In the ad Lola goes on about the Andalucian accent, which, as she explains isn't just about how you speak but how you put on makeup or how you dip your bread in fried egg - it's the essence of home, your roots and the importance of being true to yourself. There are lots of side references to Andaluz culture, like the painting that I've used in the heading. It's a stylish, modern ad that basks in Andalucia and features a couple of still slightly undiscovered but hip (if you still say hip) musicians including the band Califato ¾ and a singer a bit Rosalía like called María José Llergo. 

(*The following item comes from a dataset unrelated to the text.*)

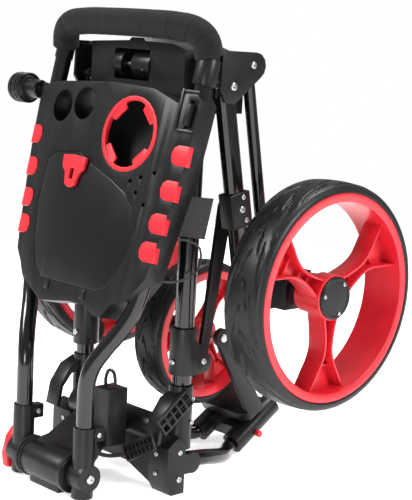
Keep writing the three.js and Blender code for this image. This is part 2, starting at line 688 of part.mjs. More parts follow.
function wheelBracket() {
  const [inner, outer] = [LEG_X + 11, LEG_X + 18];
  const plate = [
    [LEG_FOOT[0] - 14, LEG_FOOT[1] + 4], [LEG_FOOT[0] - 10, LEG_FOOT[1] - 12],
    [REAR_AXLE_Y - 26, REAR_AXLE_Z - 30], [REAR_AXLE_Y + 24, REAR_AXLE_Z - 26],
    [REAR_AXLE_Y + 26, REAR_AXLE_Z + 24], [LINK_FOOT[0] + 8, LINK_FOOT[1] + 12],
    [LINK_FOOT[0] - 10, LINK_FOOT[1] + 12],
  ];
  const core = block(outer - 1, outer + 27, REAR_AXLE_Y - 24, REAR_AXLE_Y + 24, REAR_AXLE_Z - 26, REAR_AXLE_Z + 24);
  const pins = join(
    rod("x", ...LEG_FOOT, LEG_X - LEG_WIDTH / 2, inner + 1, LEG_PIN),
    rod("x", ...LINK_FOOT, LEG_X - 8, inner + 1, LINK_PIN),
  );
  const axleHole = rod("x", REAR_AXLE_Y, REAR_AXLE_Z, outer + 3, outer + 33, REAR_BORE + GAP);
  return cut(join(prism("x", plate, inner, outer), core, pins), axleHole);
}

// ---- front frame, swivel head and fork ----

const HEAD_Z = HEAD_HALF_LENGTH * Math.sin(HEAD_TILT) + HEAD_SOCKET_RADIUS * Math.cos(HEAD_TILT);
const headPoint = (y, z) => [
  HEAD_Y + y * Math.cos(HEAD_TILT) - z * Math.sin(HEAD_TILT),
  HEAD_Z + y * Math.sin(HEAD_TILT) + z * Math.cos(HEAD_TILT),
];

function frontTubePoints() {
  const mouth = headPoint(-HEAD_HALF_LENGTH, 0);
  const inside = headPoint(-HEAD_HALF_LENGTH + 22, 0);
  const end = headPoint(-HEAD_HALF_LENGTH + 40, 0);
  return [
    [FRAME_X + 4, FOLD_Y + 8, FOLD_Z], [FRAME_X + 4, FOLD_Y + 36, FOLD_Z - 3], [FRAME_X - 12, 24, 24], [56, 66, 17],
    [HEAD_SOCKET_X + 2, mouth[0] - 6, mouth[1]], [HEAD_SOCKET_X, ...inside], [HEAD_SOCKET_X, ...end],
  ];
}

function frontTube() {
  const [inner, outer] = BRACKET_X;
  const eye = rod("x", FOLD_Y, FOLD_Z, inner + 8, outer - 8, EYE_RADIUS);
  const hole = rod("x", FOLD_Y, FOLD_Z, inner, outer, FOLD_PIN + RUNNING);
  return cut(join(sweep(frontTubePoints(), FRONT_TUBE, 14), eye), hole);
}

// The swivel head in the front head's own frame, before the tubes' bores.
function headBlank() {
  const sockets = [-1, 1].map((side) =>
    rod("y", 0, side * HEAD_SOCKET_X, -HEAD_HALF_LENGTH, 40, HEAD_SOCKET_RADIUS));
  const bridge = block(-HEAD_SOCKET_X, HEAD_SOCKET_X, -30, 36, -12, 12);
  const boss = rod("z", 0, 0, 10, CROWN_HEIGHT - 1, 20);
  return cut(join(bridge, boss, ...sockets), rod("z", 0, 0, -10, CROWN_HEIGHT, STEM_RADIUS + RUNNING));
}

// The same tube in the head's frame, a gap larger, to bore the sockets.
function frontTubeBore(side) {
  const points = frontTubePoints().map(([x, y, z]) => {
    const dy = y - HEAD_Y;
    const dz = z - HEAD_Z;
    return [
      side * x,
      dy * Math.cos(HEAD_TILT) + dz * Math.sin(HEAD_TILT),
      -dy * Math.sin(HEAD_TILT) + dz * Math.cos(HEAD_TILT),
    ];
  });
  return sweep(points, FRONT_TUBE + 0.5, 14);
}

const swivelHead = () => cut(headBlank(), frontTubeBore(1), frontTubeBore(-1));

function wheelFork() {
  const crown = prism(
    "z",
    [[-52, -14], [-40, -21], [40, -21], [52, -14], [52, 14], [40, 21], [-40, 21], [-52, 14]],
    CROWN_HEIGHT,
    CROWN_HEIGHT + 14,
  );
  const arms = [[FORK_ARM_X, FORK_ARM_X + 8], [-FORK_ARM_X - 8, -FORK_ARM_X]].map(([from, to]) =>
    join(
      prism("x", [[-14, 30], [14, 30], [11, FORK_LENGTH], [-11, FORK_LENGTH]], from, to),
      rod("x", 0, FORK_LENGTH, from, to, 13),
    ));
  const stem = rod("z", 0, 0, -8, CROWN_HEIGHT + 1, STEM_RADIUS);
  const axleHole = rod("x", 0, FORK_LENGTH, -60, 60, FRONT_BORE + GAP, 16);
  return cut(join(crown, stem, ...arms), axleHole);
}

const swivelLock = () => {
  const side = HEAD_SOCKET_X + HEAD_SOCKET_RADIUS + GAP;
  return rod("x", -14, -6, side, side + 7, 5, 12);
};

// ---- assembly ----

const cart = new THREE.Group();
cart.position.y = CENTRE_Y;

add(cart, "hub_block", hubBlock(), blackPlastic());
add(cart, "catch_pin", rod("x", CATCH_Y, CATCH_Z, ...CATCH_PIN, 4, 12), zinc());
pair(cart, "frame_tube", rod("z", FRAME_X, FRAME_Y, FRAME_FOOT + GAP, FRAME_TOP, FRAME_TUBE), blackPaint);
pair(cart, "lower_bracket", lowerBracket(), blackPlastic);
add(cart, "cross_member", crossMember(), blackPlastic());
add(cart, "hinge_barrel", hingeBarrel(), blackPlastic());
pair(cart, "cradle_arm", cradleArm(), blackPlastic);
add(cart, "cradle_strap", cradleStrap(), blackPlastic());
add(cart, "bungee_cord", bungeeCord(), webbing());
add(cart, "buckle_box", buckleBox(), blackPlastic());

const handle = new THREE.Group();
handle.position.set(0, HINGE_Y, HINGE_Z);
handle.rotation.x = -HANDLE_LEAN;
cart.add(handle);
pair(handle, "handle_socket", handleSocket(), blackPlastic);
pair(handle, "handle_tube", sideTube(), blackPaint);
add(handle, "handle_bow", sweep(bowPoints(0), HANDLE_TUBE, BOW_STEPS), blackPaint());
add(handle, "handle_grip", grip(), foam());
add(handle, "handle_collar", handleCollar(), blackPlastic());
add(handle, "console_front", consoleFront(), blackPlastic());
add(handle, "console_back", consoleBack(), blackPlastic());
pair(handle, "side_pads", consolePads(), redPlastic);
add(handle, "cup_ring", cupRing(), redPlastic());
add(handle, "storage_lid", storageLid(), finish("#26292d", 0.3));
add(handle, "lid_latch", lidLatch(), redPlastic());
add(handle, "brake_lever", brakeLever(), blackPlastic());
add(handle, "umbrella_holder", umbrellaHolder(), blackPlastic());
const KNOB_OUTLINE = [[-6, 28], [-13, 14], [-14, -10], [-7, -28], [10, -26], [17, -8], [17, 12], [10, 26]];
const KNOB_INNER = -(SOCKET_X + SOCKET_RADIUS + GAP);
add(handle, "lock_knob", prism("x", KNOB_OUTLINE, KNOB_INNER - 13, KNOB_INNER), redPlastic());

const COVER = BACK + 2 + GAP; // just behind the back cover
const STRAP_X = FRAME_X + FRAME_TUBE + 7.5;
const STRAP_OUTLINE = [[COVER, 372], [64, 379], [64, 326], [COVER, 322]];
add(handle, "strap_flap", prism("x", STRAP_OUTLINE, STRAP_X, STRAP_X + 2), webbing());
const CABLE_POINTS = [
  [0, COVER, 316], [0, 10, 317], [0.5, 34, 320], [1, 58, 312], [1, 60, 286], [0.5, 34, 268],
  [0, 10, 264], [0, COVER, 264],
].map(([x, y, z]) => [STRAP_X + 3.5 + x, y, z]);
add(handle, "brake_cable", sweep(CABLE_POINTS, 1.5, 16, 6), webbing());

const leg = new THREE.Group();
leg.position.set(0, ...LEG_PIVOT);
leg.rotation.x = LEG_LEAN;
cart.add(leg);
pair(leg, "leg_tube", legTube(), blackPaint);
pair(leg, "leg_sleeve", legSleeve(), blackPlastic);
const link = new THREE.Group();
link.position.set(0, ...LINK_PIVOT);
link.rotation.x = LEG_LEAN;
cart.add(link);
pair(link, "link_rod", linkRod(), blackPaint);
pair(cart, "side_strut", sideStrut(), blackPlastic);
pair(cart, "slider", slider(), blackPlastic);
pair(cart, "wheel_bracket", wheelBracket(), blackPlastic);
pair(
  cart,
  "rear_axle",
  rod("x", REAR_AXLE_Y, REAR_AXLE_Z, LEG_X + 21 + GAP, REAR_TRACK + REAR_WIDTH / 2 - 12, REAR_BORE, 16),
  zinc,
);

const rearWheels = [
  ["rear_tyre", tyre(REAR_RADIUS, REAR_WIDTH, REAR_SEAT, REAR_LIP, 32), tyreFoam],
  ["rear_rim", rim(REAR_WIDTH, REAR_SEAT, REAR_LIP, REAR_HUB, REAR_BORE, 32), redPlastic],
  ["hub_cap", turned([[0, 24.3], [29, 24.3], [29, 26], [26, 28], [0, 28]], 18), blackPlastic],
];
for (const [name, body, finishOf] of rearWheels) {
  for (const side of [1, -1]) {
    const mesh = new THREE.Mesh(geometryOf(body, side < 0), finishOf());
    mesh.name = `${name}_${side > 0 ? "right" : "left"}`;
    mesh.position.set(side * REAR_TRACK, REAR_AXLE_Y, REAR_AXLE_Z);
    cart.add(mesh);
  }
}

pair(cart, "front_tube", frontTube(), blackPaint);
const head = new THREE.Group();
head.position.set(0, HEAD_Y, HEAD_Z);
head.rotation.x = HEAD_TILT;
cart.add(head);
add(head, "swivel_head", swivelHead(), blackPlastic());
add(head, "wheel_fork", wheelFork(), blackPlastic());
add(head, "swivel_lock", swivelLock(), redPlastic());
add(head, "front_axle", rod("x", 0, FORK_LENGTH, -54, 54, FRONT_BORE, 16), zinc());
const frontWheel = new THREE.Group();
frontWheel.position.z = FORK_LENGTH;
head.add(frontWheel);
add(frontWheel, "front_tyre", tyre(FRONT_RADIUS, FRONT_WIDTH, FRONT_SEAT, FRONT_LIP, 28), tyreFoam());
add(frontWheel, "front_rim", rim(FRONT_WIDTH, FRONT_SEAT, FRONT_LIP, FRONT_HUB, FRONT_BORE, 28), redPlastic());

export default cart;
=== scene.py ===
"""Looks for a folded three-wheel golf push cart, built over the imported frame."""

import json
import math

import bmesh
import bpy
from mathutils import Matrix, Vector


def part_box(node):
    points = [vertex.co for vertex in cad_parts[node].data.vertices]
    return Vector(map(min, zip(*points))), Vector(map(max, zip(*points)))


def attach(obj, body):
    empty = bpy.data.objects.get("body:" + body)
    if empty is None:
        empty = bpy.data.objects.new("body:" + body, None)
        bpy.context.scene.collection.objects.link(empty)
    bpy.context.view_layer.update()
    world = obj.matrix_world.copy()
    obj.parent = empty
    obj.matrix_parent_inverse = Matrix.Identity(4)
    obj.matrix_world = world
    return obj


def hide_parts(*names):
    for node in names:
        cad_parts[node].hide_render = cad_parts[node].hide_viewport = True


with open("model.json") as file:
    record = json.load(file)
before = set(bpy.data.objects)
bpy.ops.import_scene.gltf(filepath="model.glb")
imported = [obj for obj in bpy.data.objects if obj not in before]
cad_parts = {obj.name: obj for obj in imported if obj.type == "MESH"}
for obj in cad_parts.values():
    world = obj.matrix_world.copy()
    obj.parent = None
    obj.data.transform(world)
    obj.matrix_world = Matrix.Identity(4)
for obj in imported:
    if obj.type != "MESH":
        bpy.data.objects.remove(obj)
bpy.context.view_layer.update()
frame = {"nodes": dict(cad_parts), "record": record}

bl_info = {
    "name": "Folding golf push cart",
    "version": (1, 0, 0),
    "blender": (4, 5, 0),
    "location": "View3D > Sidebar > Cart",
    "description": "Builds the moulded, foam, tubular and woven pieces of a folded push cart over its frame",
    "category": "Object",
}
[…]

It's a talking point. I've seen newspaper articles about the ad, a slot on the TV news and an academic style interview, on an artsy radio programme, about Lola's lasting influence on popular culture. A soon as I looked on YouTube there are "making of" videos and lots of commentaries on it, as well as the original ad.

Because of the media burble about it I took more interest. I was well pleased that I knew the slightly hip musicians but there were three or four words that I didn't know. Obviously I do now. I thought a couple of them were great. Quejío for instance is a word to describe the "Aayyyy!" sound in Andaluz type songs and the other was Cochinchina which means something miles and miles away. It's based on the French word for the part of Vietnam that France first occupied in the 1860s. Remember the French got kicked out of Vietnam before the USA. How arcane is that?

Maggie says I'm a bit odd at times but I was really pleased how much of Spain I was able to extract from a, finally, inconsequential sixty second TV advert. Nice job Cruzcampo.